Performance: HDC-CL achieved State-of-the-Art (SOTA) performance on both datasets.
- On UAV-SCCSimple, it achieved a CIDEr score of 54.68, outperforming the second-best method (CARD) by 6.02 points.
- On UAV-SCCRich, it achieved a CIDEr score of 19.16, outperforming CARD by 3.41 points.
Ablation Studies:
- Removing the HCM-OCC module resulted in significant drops in CIDEr and SPICE scores, proving its necessity for directional accuracy.
- Removing the DALT mask generation mechanism (using random masks or no masks) severely degraded performance, confirming the importance of adaptive region decomposition.

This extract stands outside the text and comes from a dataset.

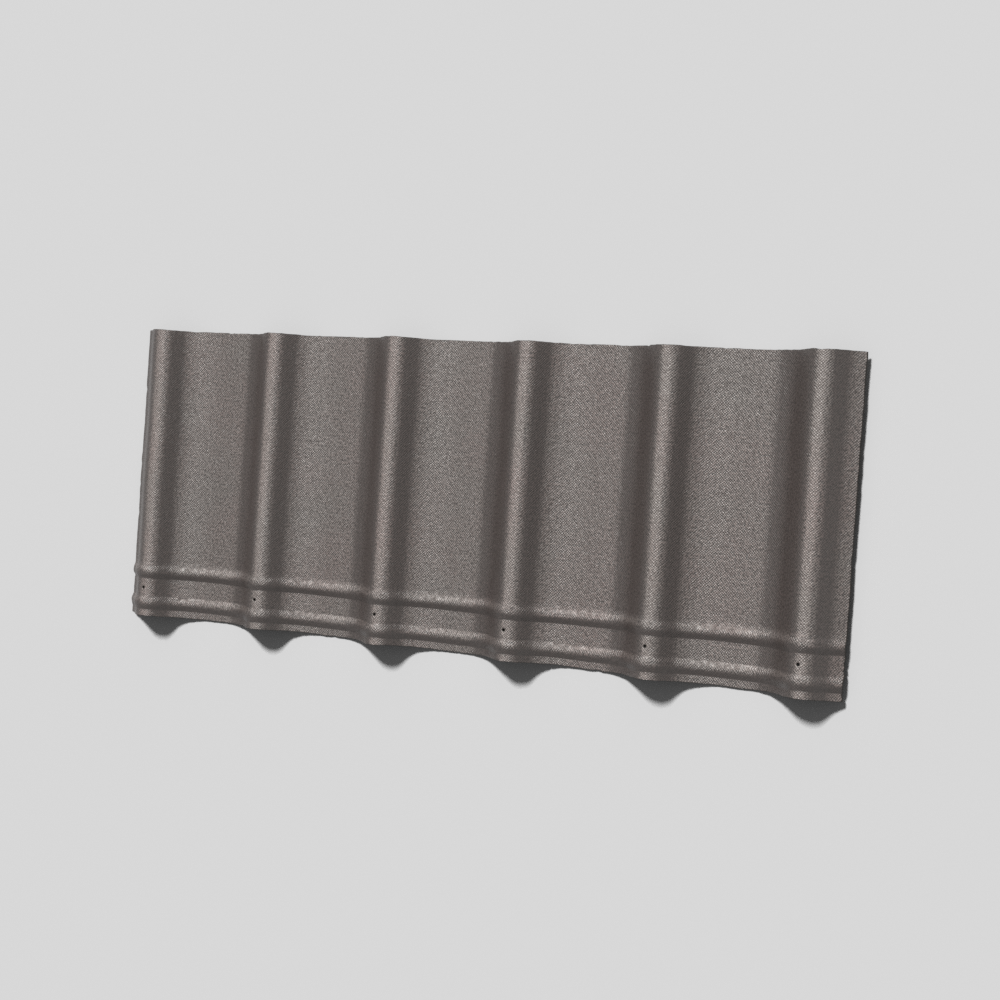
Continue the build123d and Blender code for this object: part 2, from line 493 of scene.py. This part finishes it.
class Tree:
    """A material's node tree, with short calls for the nodes that it is built from."""

    def __init__(self, name):
        self.material = bpy.data.materials.new(name)
        self.material.use_nodes = True
        self.nodes = self.material.node_tree.nodes
        self.links = self.material.node_tree.links
        self.shader = self.nodes["Principled BSDF"]

    def add(self, kind, settings=None, **inputs):
        """A node; an input is a value, or another node's socket."""
        node = self.nodes.new(kind)
        for key, value in (settings or {}).items():
            setattr(node, key, value)
        for key, value in inputs.items():
            self.put(node, key, value)
        return node

    def put(self, node, key, value):
        socket = node.inputs[int(key)] if key.isdigit() else node.inputs[key]
        if isinstance(value, bpy.types.NodeSocket):
            self.links.new(value, socket)
        else:
            socket.default_value = value

    def math(self, operation, first, second=0.0, third=0.0):
        node = self.add("ShaderNodeMath", {"operation": operation})
        for place, value in enumerate((first, second, third)):
            self.put(node, str(place), value)
        return node.outputs[0]

    def noise(self, where, scale, detail=2.0, roughness=0.5):
        inputs = {"Vector": where, "Scale": scale, "Detail": detail, "Roughness": roughness}
        return self.add("ShaderNodeTexNoise", None, **inputs).outputs[0]

    def between(self, value, low, high, out_low=0.0, out_high=1.0):
        """value, held between low and high, carried over to out_low and out_high."""
        node = self.add("ShaderNodeMapRange")
        for key, number in (("Value", value), ("From Min", low), ("From Max", high),
                            ("To Min", out_low), ("To Max", out_high)):
            self.put(node, key, number)
        return node.outputs[0]

    def mix(self, share, first, second):
        """Two colours mixed."""
        node = self.add("ShaderNodeMix", {"data_type": "RGBA"})
        for key, value in ((0, share), (6, first), (7, second)):
            self.put(node, str(key), value)
        return node.outputs[2]

    def weave(self, place, period):
        """The height of the felt's woven imprint, -1 to 1, its threads straying a little."""
        stray = self.add("ShaderNodeTexNoise", None, Vector=place, Scale=STRAY_SCALE, Detail=3.0).outputs[1]
        moved = self.add("ShaderNodeVectorMath", {"operation": "MULTIPLY_ADD"})
        for key, value in ((0, stray), (1, (STRAY, STRAY, 0)), (2, place)):
            self.put(moved, str(key), value)
        parts = self.add("ShaderNodeSeparateXYZ", None, Vector=moved.outputs[0])
        turns = [self.math("MULTIPLY", parts.outputs[k], 2 * math.pi / period) for k in (0, 1)]
        wave = [self.math("SINE", turn) for turn in turns]
        return self.math("MULTIPLY", wave[0], wave[1])

    def bump(self, height, distance):
        node = self.add("ShaderNodeBump", None, Height=height, Distance=distance, Strength=1.0)
        return node.outputs[0]


def opaque(colour):
    return colour + (1.0,)


def coated_face():
    """The weather face: a satin coat over the felt's woven imprint, with painted light and shade in its
    colour.
    """
    tree = Tree("coated_bitumen_fibre")
    place = tree.add("ShaderNodeUVMap", {"uv_map": "weave"}).outputs[0]
    threads = tree.weave(place, COATED_PERIOD)
    patches = tree.noise(place, scale=130.0, detail=3.0)
    threads = tree.math("MULTIPLY", threads, tree.between(patches, *MIDDLE, *THREAD_STRENGTH))
    grain = tree.noise(place, scale=350.0, detail=2.0)
    lumps = tree.noise(place, scale=45.0, detail=3.0)
    height = tree.math("MULTIPLY_ADD", threads, COATED_THREADS, tree.math("MULTIPLY", grain, COATED_GRAIN))
    height = tree.math("MULTIPLY_ADD", lumps, COATED_LUMPS, height)
    # painted light and shade from the mesh: darker colour, darker specks and fainter relief where the painted
    # shade is deeper
    painted_shade = tree.add("ShaderNodeAttribute", {"attribute_name": "painted_shade_layer"}).outputs["Fac"]
    relief = tree.between(painted_shade, PAN_PAINTED_SHADE, FLANK_PAINTED_SHADE, 1.0, RELIEF_IN_SHADE)
    height = tree.math("MULTIPLY", height, relief)
    hue = tree.between(tree.noise(place, scale=9.0, detail=3.0), *MIDDLE)
    light = tree.mix(hue, opaque(COAT_WARM), opaque(COAT_COOL))
    light = tree.mix(painted_shade, light, opaque(COAT_PAINTED_SHADE))
    dark = tree.mix(tree.between(painted_shade, 0.0, SPECK_SHADE_FROM), opaque(SPECK_UNSHADED), opaque(SPECK_PAINTED_SHADE))
    speck = tree.between(tree.math("MULTIPLY_ADD", threads, THREADS_IN_SPECKS, grain), *SPECK_EDGES)
    tree.put(tree.shader, "Base Color", tree.mix(speck, dark, light))
    tree.put(tree.shader, "Roughness", tree.between(lumps, *WIDE, *COATED_ROUGHNESS))
    tree.put(tree.shader, "Specular IOR Level", COAT_SPECULAR_LEVEL)
    tree.put(tree.shader, "Specular Tint", opaque(COAT_SPECULAR_TINT))
    tree.put(tree.shader, "IOR", COAT_IOR)
    tree.put(tree.shader, "Normal", tree.bump(height, COATED_RELIEF))
    return tree.material


def raw_edge():
    """A cut through the board: dark, matt and fibrous."""
    tree = Tree("cut_bitumen_fibre")
    place = tree.add("ShaderNodeTexCoord").outputs["Object"]
    fibres = tree.noise(place, scale=900.0, detail=4.0, roughness=0.7)
    colour = tree.mix(tree.between(fibres, *MIDDLE), opaque(CUT_DARK), opaque(CUT_LIGHT))
    tree.put(tree.shader, "Base Color", colour)
    tree.put(tree.shader, "Roughness", CUT_ROUGHNESS)
    tree.put(tree.shader, "Normal", tree.bump(fibres, CUT_RELIEF))
    return tree.material


def underside():
    """The uncoated face: darker, with a coarser imprint."""
    tree = Tree("raw_bitumen_fibre")
    place = tree.add("ShaderNodeUVMap", {"uv_map": "weave"}).outputs[0]
    threads = tree.weave(place, UNDERSIDE_PERIOD)
    grain = tree.noise(place, scale=500.0, detail=4.0, roughness=0.65)
    lumps = tree.noise(place, scale=35.0, detail=4.0)
    height = tree.math("MULTIPLY_ADD", threads, UNDERSIDE_THREADS, grain)
    height = tree.math("MULTIPLY_ADD", lumps, UNDERSIDE_LUMPS, height)
    colour = tree.mix(tree.between(lumps, *WIDE), opaque(UNDER_DARK), opaque(UNDER_LIGHT))
    pores = tree.mix(0.5, colour, opaque(UNDER_PORES))
    colour = tree.mix(tree.between(grain, *PORE_EDGES), pores, colour)
    tree.put(tree.shader, "Base Color", colour)
    tree.put(tree.shader, "Roughness", tree.between(grain, *WIDE, *UNDERSIDE_ROUGHNESS))
    tree.put(tree.shader, "Normal", tree.bump(height, UNDERSIDE_RELIEF))
    return tree.material


for material in (coated_face(), raw_edge(), underside()):
    mesh.materials.append(material)
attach(sheet, "root")
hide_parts("roofing_sheet")

# a pale floor
FLOOR_HALF = 60.0
FLOOR_GREY = 0.80
floor_corners = [(FLOOR_HALF * i, FLOOR_HALF * j, 0) for i, j in ((-1, -1), (1, -1), (1, 1), (-1, 1))]
floor_mesh = bpy.data.meshes.new("floor")
floor_mesh.from_pydata(floor_corners, [], [(0, 1, 2, 3)])
floor = bpy.data.objects.new("floor", floor_mesh)
bpy.context.scene.collection.objects.link(floor)
floor_tree = Tree("floor")
floor_tree.put(floor_tree.shader, "Base Color", opaque((FLOOR_GREY, FLOOR_GREY, FLOOR_GREY)))
floor_tree.put(floor_tree.shader, "Roughness", 0.9)
floor_tree.put(floor_tree.shader, "Specular IOR Level", 0.1)
floor_mesh.materials.append(floor_tree.material)

# light: one soft key from up the slope and a little to the left, and an even pale fill. The camera, gloss and
# glass see the paler background.
KEY_FROM = Vector((-0.105, 0.617, 0.780))
KEY_STRENGTH = 3.0
KEY_SPREAD = math.radians(9)
FILL_STRENGTH = 0.11
BACKGROUND_STRENGTH = 0.50
key_data = bpy.data.lights.new("key", "SUN")
key_data.energy = KEY_STRENGTH
key_data.angle = KEY_SPREAD
key = bpy.data.objects.new("key", key_data)
key.rotation_euler = KEY_FROM.to_track_quat("Z", "Y").to_euler()
bpy.context.scene.collection.objects.link(key)
world = bpy.data.worlds.new("studio")
world.use_nodes = True
nodes, links = world.node_tree.nodes, world.node_tree.links
nodes["Background"].inputs["Color"].default_value = (1.0, 1.0, 1.0, 1.0)
path = nodes.new("ShaderNodeLightPath").outputs
seen = path["Is Camera Ray"]
for kind in ("Is Glossy Ray", "Is Transmission Ray"):
    either = nodes.new("ShaderNodeMath")
    either.operation = "MAXIMUM"
    links.new(seen, either.inputs[0])
    links.new(path[kind], either.inputs[1])
    seen = either.outputs[0]
strength = nodes.new("ShaderNodeMapRange")
strength.inputs["To Min"].default_value = FILL_STRENGTH
strength.inputs["To Max"].default_value = BACKGROUND_STRENGTH
links.new(seen, strength.inputs["Value"])
links.new(strength.outputs[0], nodes["Background"].inputs["Strength"])
bpy.context.scene.world = world

# the camera, as the photograph was taken
EYE = Vector((1.2412, 0.0427, 2.0632))
FORWARD = Vector((-0.4981, -0.0183, -0.8669)).normalized()
UP = Vector((-0.0681, 0.9975, 0.018))
LENS_MM = 67.39
SENSOR_MM = 36
right = FORWARD.cross(UP).normalized()
camera_data = bpy.data.cameras.new("camera")
camera_data.lens = LENS_MM
camera_data.sensor_width = SENSOR_MM
camera = bpy.data.objects.new("camera", camera_data)
turned = Matrix((right, right.cross(FORWARD), -FORWARD)).transposed()
camera.matrix_world = Matrix.Translation(EYE) @ turned.to_4x4()
bpy.context.scene.collection.objects.link(camera)
bpy.context.scene.camera = camera

bpy.context.scene.view_settings.view_transform = "Standard"
# the sheet's grain is a pixel wide from here, and a denoiser takes it for noise
bpy.context.scene.cycles.use_denoising = False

- The combination of all loss components (Global, Region, HSIC, and Alignment) yielded the best overall balance.
Qualitative Analysis: Visualizations showed that HDC-CL generates more accurate spatial descriptions and correctly identifies object appearance/disappearance compared to baselines like CARD, which often produced hallucinated spatial relations.
Efficiency: The paper highlights that transmitting text (generated by the model) takes ~82-87ms total latency (including inference), whereas transmitting raw images takes 0.6–2 seconds, demonstrating the practical value for bandwidth-constrained UAVs.

5. Significance

Advancing UAV Perception: This work bridges the gap between low-level computer vision (object detection/segmentation) and high-level semantic understanding for UAVs, enabling autonomous systems to "report" changes in natural language.
Handling Dynamic Viewpoints: The proposed methods (DALT and Shift Voting) offer a robust solution for the specific challenge of partial overlaps and parallax in moving-camera scenarios, a problem often ignored in standard change detection literature.
Resource Efficiency: By demonstrating that concise text descriptions can replace heavy video streams for change logging, the paper provides a viable pathway for deploying intelligent, lightweight monitoring systems on edge devices and UAVs.
Community Resource: The release of the UAV-SCC dataset fills a critical gap in the literature, providing a standardized benchmark for future research in dynamic aerial scene understanding.